## Do this
Repeat the material exactly, every line of it.

## Dataset content
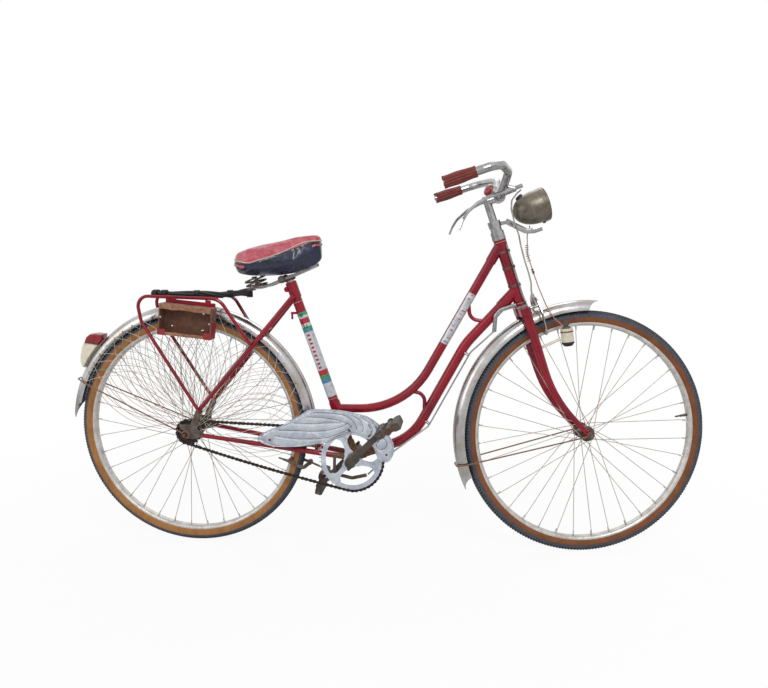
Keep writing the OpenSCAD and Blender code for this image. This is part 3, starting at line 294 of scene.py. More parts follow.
def weathered(name, base, second, rust=0.1, metallic=0.0, roughness=0.35, coat=0.0, light="#8a4a2a",
        dark="#3a2016", spot=4, dustAndHighlight="#a89a86", dustAndHighlightShare=0.1, bump=0.25, patch=60, hotSpots=(), dents=0.0,
        streak=0.0, clear=0.0, fade=None, gloss=0.5):
    # two tones, raised rough rust, a lighter colour on upward faces that is settled dust and on some finishes a
    # painted highlight, and where asked for fading, streaks, dents or clearness; sizes are in millimetres, and
    # hotSpots are (place, reach) pairs where the rust gathers.
    # Real rust grain is under a millimetre; grain and tone are drawn at 2.2 and 3.5 mm so that they show
    material = bpy.data.materials.new(name)
    material.use_nodes = True
    tree = material.node_tree
    tree.nodes.clear()
    shader = addNode(tree, "ShaderNodeBsdfPrincipled")
    addNode(tree, "ShaderNodeOutputMaterial", None, {"Surface": shader.outputs[0]})
    coords = addNode(tree, "ShaderNodeTexCoord").outputs["Object"]
    fields = {}
    for key, sizeMm, detail, shift in (("mottle", patch, 4, 0.0), ("patches", spot * 6, 9, 3.1),
            ("specks", spot, 9, 7.7), ("grain", 2.2, 6, 1.0), ("tone", 3.5, 6, 4.4), ("settle", 24, 7, 5.0)):
        moved = addNode(tree, "ShaderNodeMapping", None,
            {"Vector": coords, "Location": (shift, shift * 0.7, shift * 1.3)})
        fields[key] = addNode(tree, "ShaderNodeTexNoise", None,
            {"Vector": moved.outputs[0], "Scale": 1000.0 / sizeMm, "Detail": detail, "Roughness": 0.68,
            "Distortion": 0.35}).outputs["Fac"]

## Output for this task
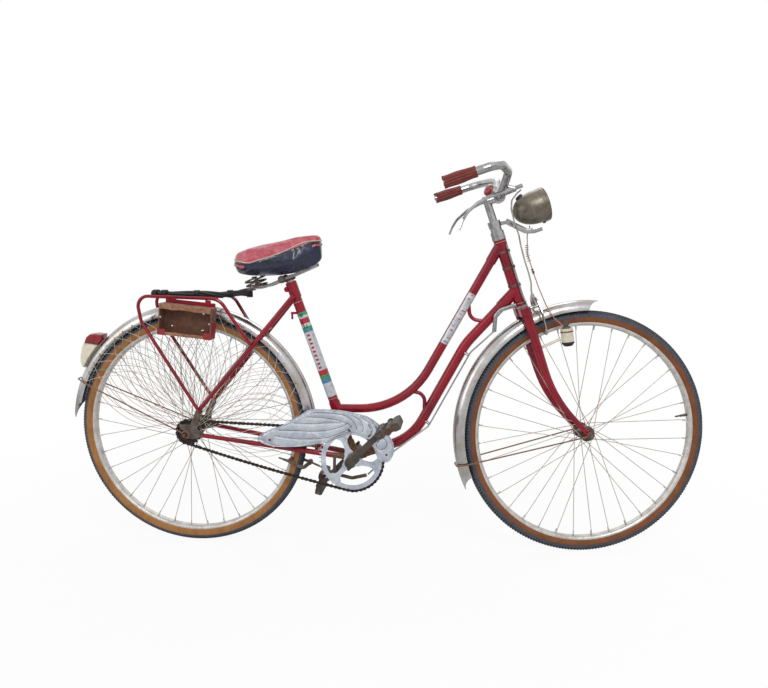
Keep writing the OpenSCAD and Blender code for this image. This is part 3, starting at line 294 of scene.py. More parts follow.
def weathered(name, base, second, rust=0.1, metallic=0.0, roughness=0.35, coat=0.0, light="#8a4a2a",
        dark="#3a2016", spot=4, dustAndHighlight="#a89a86", dustAndHighlightShare=0.1, bump=0.25, patch=60, hotSpots=(), dents=0.0,
        streak=0.0, clear=0.0, fade=None, gloss=0.5):
    # two tones, raised rough rust, a lighter colour on upward faces that is settled dust and on some finishes a
    # painted highlight, and where asked for fading, streaks, dents or clearness; sizes are in millimetres, and
    # hotSpots are (place, reach) pairs where the rust gathers.
    # Real rust grain is under a millimetre; grain and tone are drawn at 2.2 and 3.5 mm so that they show
    material = bpy.data.materials.new(name)
    material.use_nodes = True
    tree = material.node_tree
    tree.nodes.clear()
    shader = addNode(tree, "ShaderNodeBsdfPrincipled")
    addNode(tree, "ShaderNodeOutputMaterial", None, {"Surface": shader.outputs[0]})
    coords = addNode(tree, "ShaderNodeTexCoord").outputs["Object"]
    fields = {}
    for key, sizeMm, detail, shift in (("mottle", patch, 4, 0.0), ("patches", spot * 6, 9, 3.1),
            ("specks", spot, 9, 7.7), ("grain", 2.2, 6, 1.0), ("tone", 3.5, 6, 4.4), ("settle", 24, 7, 5.0)):
        moved = addNode(tree, "ShaderNodeMapping", None,
            {"Vector": coords, "Location": (shift, shift * 0.7, shift * 1.3)})
        fields[key] = addNode(tree, "ShaderNodeTexNoise", None,
            {"Vector": moved.outputs[0], "Scale": 1000.0 / sizeMm, "Detail": detail, "Roughness": 0.68,
            "Distortion": 0.35}).outputs["Fac"]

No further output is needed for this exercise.